> _Supplied material_:
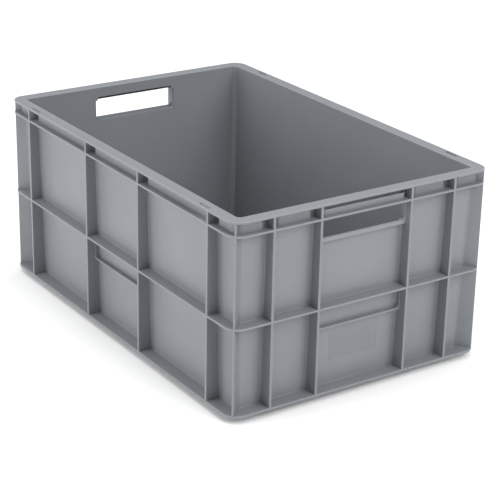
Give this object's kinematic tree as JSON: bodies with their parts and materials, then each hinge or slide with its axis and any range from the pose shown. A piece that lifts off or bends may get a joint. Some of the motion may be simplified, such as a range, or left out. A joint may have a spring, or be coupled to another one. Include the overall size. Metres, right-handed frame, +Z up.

---

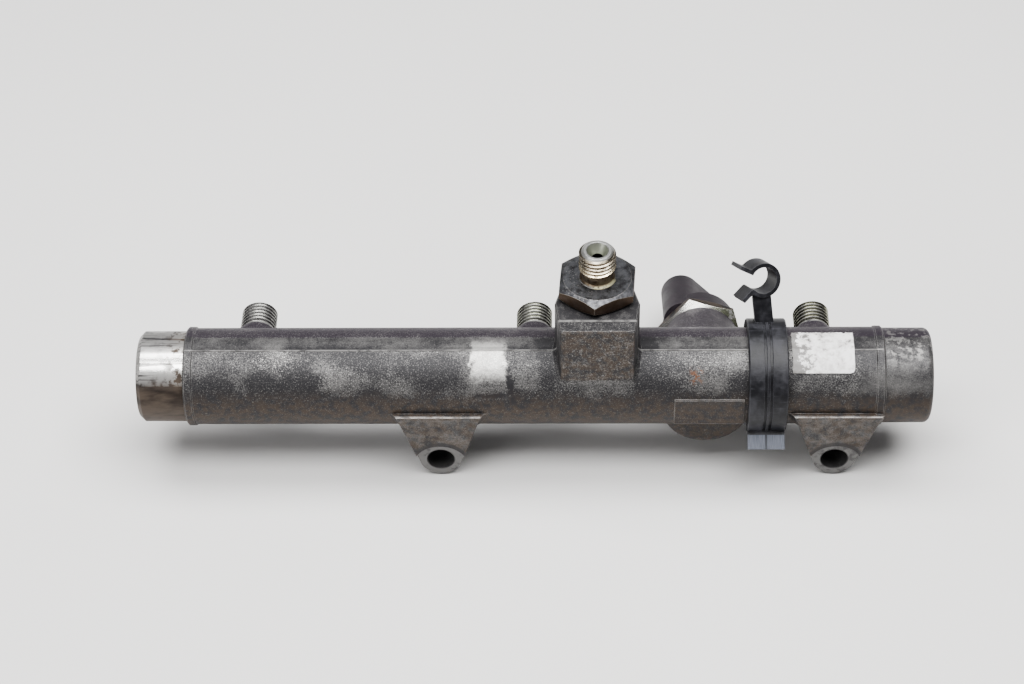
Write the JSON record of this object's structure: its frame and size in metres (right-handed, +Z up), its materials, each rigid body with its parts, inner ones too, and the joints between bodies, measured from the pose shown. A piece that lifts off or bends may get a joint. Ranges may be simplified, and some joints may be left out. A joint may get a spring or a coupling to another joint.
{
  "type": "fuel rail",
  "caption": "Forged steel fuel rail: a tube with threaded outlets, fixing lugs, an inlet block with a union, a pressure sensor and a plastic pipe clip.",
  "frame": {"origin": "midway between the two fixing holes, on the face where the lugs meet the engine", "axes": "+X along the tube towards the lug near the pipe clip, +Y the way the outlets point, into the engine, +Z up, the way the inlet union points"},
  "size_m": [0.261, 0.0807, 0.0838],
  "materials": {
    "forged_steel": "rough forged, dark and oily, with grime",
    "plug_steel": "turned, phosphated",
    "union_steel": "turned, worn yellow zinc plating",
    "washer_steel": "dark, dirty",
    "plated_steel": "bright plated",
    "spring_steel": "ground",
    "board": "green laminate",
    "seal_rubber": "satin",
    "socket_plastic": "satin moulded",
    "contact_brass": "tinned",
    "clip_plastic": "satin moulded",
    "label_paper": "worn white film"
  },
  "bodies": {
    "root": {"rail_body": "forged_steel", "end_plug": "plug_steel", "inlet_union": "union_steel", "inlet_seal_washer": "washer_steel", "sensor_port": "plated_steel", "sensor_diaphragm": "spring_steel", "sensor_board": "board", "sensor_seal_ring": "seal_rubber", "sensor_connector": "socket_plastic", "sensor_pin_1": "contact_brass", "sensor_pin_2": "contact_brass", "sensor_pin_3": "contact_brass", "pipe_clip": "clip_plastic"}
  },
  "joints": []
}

> _Problem to work on_:
Going through the entries above, tally each line that has the word "joints". Answer with the number only.

> _Answer for this exercise_:
2